# Aim of the task
Find the lines that contain the word "behind" and copy each one.

# Data
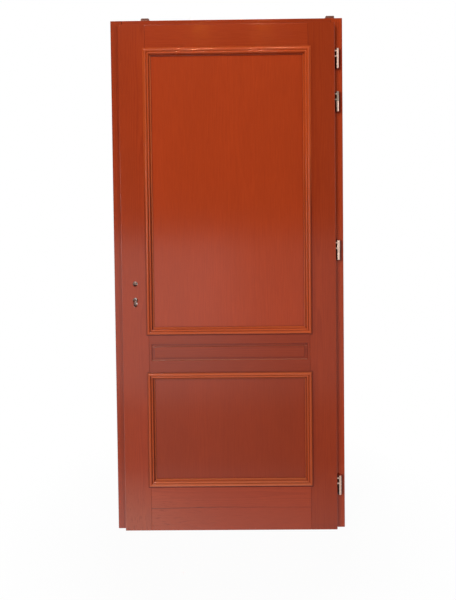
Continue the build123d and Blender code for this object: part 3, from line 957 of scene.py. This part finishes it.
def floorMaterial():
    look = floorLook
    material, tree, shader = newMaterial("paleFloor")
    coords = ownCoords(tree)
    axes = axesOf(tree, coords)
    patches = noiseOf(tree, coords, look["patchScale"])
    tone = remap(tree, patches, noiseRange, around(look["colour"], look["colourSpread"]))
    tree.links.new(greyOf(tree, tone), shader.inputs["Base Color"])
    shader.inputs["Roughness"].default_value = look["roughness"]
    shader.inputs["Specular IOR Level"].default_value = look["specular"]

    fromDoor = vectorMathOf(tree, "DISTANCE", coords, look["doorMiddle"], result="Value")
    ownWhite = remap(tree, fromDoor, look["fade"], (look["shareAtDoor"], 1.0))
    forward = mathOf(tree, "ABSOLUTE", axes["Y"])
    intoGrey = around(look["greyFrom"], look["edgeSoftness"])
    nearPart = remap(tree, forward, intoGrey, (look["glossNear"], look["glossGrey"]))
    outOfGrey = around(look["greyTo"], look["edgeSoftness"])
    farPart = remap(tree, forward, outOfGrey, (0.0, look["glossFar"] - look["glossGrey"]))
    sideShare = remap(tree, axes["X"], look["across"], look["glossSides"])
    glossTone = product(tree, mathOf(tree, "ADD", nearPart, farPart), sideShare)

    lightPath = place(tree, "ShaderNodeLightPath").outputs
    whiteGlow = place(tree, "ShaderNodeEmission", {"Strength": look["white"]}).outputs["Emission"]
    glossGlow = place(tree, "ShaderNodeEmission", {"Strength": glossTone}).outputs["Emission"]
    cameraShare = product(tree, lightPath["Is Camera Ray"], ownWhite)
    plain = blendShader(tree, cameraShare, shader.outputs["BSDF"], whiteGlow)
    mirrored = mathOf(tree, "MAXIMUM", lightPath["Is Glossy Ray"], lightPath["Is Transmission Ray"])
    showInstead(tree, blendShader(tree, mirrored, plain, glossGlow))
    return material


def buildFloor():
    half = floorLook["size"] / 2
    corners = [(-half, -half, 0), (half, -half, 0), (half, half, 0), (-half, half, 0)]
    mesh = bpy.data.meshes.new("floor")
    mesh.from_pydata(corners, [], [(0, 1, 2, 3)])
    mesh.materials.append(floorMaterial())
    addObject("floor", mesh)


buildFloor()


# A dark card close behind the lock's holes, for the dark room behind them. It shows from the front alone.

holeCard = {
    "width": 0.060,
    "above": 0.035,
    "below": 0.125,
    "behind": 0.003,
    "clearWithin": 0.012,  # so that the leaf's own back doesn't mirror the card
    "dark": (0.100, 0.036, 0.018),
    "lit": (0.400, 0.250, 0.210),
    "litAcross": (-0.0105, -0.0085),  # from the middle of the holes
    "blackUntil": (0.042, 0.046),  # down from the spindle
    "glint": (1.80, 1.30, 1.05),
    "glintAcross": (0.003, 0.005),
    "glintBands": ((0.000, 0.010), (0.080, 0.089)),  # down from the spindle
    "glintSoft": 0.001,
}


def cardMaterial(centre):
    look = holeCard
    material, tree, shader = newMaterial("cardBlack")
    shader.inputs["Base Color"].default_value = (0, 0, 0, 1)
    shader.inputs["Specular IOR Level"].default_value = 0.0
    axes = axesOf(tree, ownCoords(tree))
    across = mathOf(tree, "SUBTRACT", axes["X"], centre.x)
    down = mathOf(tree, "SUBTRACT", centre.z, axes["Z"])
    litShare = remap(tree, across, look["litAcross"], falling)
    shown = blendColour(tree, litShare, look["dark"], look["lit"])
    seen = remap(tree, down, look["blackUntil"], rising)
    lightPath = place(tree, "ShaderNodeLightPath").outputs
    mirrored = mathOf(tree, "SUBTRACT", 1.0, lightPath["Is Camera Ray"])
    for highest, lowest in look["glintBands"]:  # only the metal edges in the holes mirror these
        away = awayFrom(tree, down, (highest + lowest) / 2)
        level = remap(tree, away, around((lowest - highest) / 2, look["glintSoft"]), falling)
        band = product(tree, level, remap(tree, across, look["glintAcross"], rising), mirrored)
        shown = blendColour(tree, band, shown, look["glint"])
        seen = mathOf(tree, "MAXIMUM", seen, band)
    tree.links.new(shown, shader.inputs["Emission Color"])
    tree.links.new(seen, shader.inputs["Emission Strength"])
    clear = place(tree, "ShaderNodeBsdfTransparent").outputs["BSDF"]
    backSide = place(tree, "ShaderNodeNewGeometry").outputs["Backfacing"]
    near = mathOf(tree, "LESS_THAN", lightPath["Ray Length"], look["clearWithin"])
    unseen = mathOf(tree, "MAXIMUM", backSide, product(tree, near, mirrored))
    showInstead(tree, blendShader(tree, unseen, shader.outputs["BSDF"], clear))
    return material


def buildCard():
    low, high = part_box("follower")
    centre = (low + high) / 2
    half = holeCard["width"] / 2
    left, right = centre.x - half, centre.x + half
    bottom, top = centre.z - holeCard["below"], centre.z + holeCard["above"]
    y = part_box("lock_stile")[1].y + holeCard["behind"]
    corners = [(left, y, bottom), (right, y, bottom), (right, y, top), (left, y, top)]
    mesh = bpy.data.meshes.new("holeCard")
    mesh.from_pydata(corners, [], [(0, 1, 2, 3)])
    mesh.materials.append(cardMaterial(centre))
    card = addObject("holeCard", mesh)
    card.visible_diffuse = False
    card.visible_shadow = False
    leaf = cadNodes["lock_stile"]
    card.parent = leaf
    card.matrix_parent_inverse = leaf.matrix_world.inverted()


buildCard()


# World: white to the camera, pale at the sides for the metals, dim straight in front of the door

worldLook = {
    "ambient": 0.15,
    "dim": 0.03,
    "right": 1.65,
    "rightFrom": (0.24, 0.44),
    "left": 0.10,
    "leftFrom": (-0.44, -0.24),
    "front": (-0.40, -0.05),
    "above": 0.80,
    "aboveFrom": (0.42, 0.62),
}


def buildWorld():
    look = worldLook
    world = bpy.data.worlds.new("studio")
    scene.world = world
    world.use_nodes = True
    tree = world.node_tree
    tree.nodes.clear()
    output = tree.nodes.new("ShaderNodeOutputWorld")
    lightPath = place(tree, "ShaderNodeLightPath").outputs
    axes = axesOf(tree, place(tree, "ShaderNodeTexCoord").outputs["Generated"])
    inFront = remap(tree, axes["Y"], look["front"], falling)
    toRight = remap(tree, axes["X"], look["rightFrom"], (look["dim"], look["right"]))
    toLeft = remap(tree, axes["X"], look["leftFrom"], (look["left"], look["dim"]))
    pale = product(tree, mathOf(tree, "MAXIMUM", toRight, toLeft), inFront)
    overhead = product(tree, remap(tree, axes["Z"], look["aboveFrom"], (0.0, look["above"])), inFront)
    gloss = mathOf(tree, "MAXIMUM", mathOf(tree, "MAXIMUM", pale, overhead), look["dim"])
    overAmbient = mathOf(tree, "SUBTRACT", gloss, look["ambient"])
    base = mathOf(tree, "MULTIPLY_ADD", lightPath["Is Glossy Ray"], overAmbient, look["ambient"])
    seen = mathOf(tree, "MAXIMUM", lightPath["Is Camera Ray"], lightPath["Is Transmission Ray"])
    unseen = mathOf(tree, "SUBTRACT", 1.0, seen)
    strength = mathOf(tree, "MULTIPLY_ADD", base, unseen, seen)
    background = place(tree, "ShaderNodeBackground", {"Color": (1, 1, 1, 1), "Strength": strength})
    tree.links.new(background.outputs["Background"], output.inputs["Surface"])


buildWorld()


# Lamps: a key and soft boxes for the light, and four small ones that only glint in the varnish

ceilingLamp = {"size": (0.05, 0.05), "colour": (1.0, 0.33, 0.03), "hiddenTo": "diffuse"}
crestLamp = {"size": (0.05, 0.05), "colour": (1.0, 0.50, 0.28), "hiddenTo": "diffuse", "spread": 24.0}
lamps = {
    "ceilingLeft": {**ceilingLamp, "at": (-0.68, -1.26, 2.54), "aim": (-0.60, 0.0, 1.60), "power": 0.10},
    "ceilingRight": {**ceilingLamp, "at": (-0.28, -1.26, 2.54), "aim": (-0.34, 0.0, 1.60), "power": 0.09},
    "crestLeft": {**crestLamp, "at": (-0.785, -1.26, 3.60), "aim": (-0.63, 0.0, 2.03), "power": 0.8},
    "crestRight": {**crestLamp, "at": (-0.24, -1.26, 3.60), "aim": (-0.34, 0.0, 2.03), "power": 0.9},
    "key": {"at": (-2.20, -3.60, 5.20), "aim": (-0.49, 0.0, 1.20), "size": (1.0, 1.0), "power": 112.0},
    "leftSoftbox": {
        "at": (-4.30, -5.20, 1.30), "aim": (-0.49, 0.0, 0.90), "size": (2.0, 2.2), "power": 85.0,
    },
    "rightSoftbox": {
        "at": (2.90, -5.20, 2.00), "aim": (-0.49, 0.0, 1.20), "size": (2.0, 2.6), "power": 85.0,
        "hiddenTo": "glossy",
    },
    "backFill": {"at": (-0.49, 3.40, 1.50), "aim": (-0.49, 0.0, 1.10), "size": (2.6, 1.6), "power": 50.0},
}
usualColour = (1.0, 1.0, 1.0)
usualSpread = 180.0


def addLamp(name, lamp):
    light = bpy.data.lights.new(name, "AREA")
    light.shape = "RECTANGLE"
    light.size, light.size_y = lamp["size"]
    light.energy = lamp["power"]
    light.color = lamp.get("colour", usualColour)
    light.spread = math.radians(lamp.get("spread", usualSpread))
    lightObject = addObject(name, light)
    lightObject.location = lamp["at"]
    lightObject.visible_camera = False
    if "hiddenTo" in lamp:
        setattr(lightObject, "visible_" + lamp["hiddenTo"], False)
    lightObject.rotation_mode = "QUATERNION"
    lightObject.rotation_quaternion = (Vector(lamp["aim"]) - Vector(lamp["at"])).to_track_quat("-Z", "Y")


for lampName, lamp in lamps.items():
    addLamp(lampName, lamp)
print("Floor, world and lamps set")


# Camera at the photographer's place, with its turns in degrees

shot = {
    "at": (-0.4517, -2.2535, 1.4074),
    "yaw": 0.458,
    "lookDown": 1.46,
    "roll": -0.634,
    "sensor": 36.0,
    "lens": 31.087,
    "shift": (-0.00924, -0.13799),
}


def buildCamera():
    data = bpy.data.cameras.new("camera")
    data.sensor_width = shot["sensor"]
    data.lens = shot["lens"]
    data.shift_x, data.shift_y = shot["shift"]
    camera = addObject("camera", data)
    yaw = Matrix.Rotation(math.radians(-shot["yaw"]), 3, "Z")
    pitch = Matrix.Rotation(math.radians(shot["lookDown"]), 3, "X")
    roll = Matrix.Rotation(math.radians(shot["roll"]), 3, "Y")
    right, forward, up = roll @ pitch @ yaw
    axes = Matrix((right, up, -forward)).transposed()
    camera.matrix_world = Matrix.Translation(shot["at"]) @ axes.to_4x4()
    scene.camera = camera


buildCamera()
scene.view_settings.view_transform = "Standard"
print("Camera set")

# Solution to the exercise
# A dark card close behind the lock's holes, for the dark room behind them. It shows from the front alone.
    "behind": 0.003,
    y = part_box("lock_stile")[1].y + holeCard["behind"]